One loaf of mix will make around 5 big cwackers or pizza bases

Leave for five or more hours (18 hrs plus in the fridge for seed activation) allowing the mix to rise a little.

MAKE THE CWACKER/PIZZA BASES:

Take the prepared batter mix and add around 150g of our cwacker pizza flour mix, mix well and knead to make a moist dough, adding more cwacker/pizza flour mix if required to make a nice dough consistency.

Roll the dough into thin bases (the seeds will guide the thickness)

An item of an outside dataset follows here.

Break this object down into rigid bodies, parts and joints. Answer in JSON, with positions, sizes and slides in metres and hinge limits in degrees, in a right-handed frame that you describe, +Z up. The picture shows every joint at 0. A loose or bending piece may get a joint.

Prebake on a hot pizza stone (200 degrees) for a few minutes until the dough bakes to a puffy soft leather

 

Crackers - Take leathery base out of the oven and brush with oil, top with herbs and salt and rebake on the pizza stone until all of the bubbles are hard and it is “cwackerfied”.

 

Pizzas – Take out of the oven and add pizza sauce and toppings, rebake on pizza stone until edges are crisp.

Tips-

 

If you tip the bread out of the tin and the bottom is still soft keep baking for another 5-10 mins.

You will learn during this process, you are making food that is alive and changes depending on temp, humidity, different ovens and probably even your mood so think nice thoughts! Though it is pretty fail-safe it is very important to get the flour mix to water ratio exact. If you are adding ingredients that contain water, like pumpkin it will change the bread slightly (more moist), you can add less water if you like but we don’t. Good luck, you are in for an exciting ride!

The height of the tin will determine the height of the bread.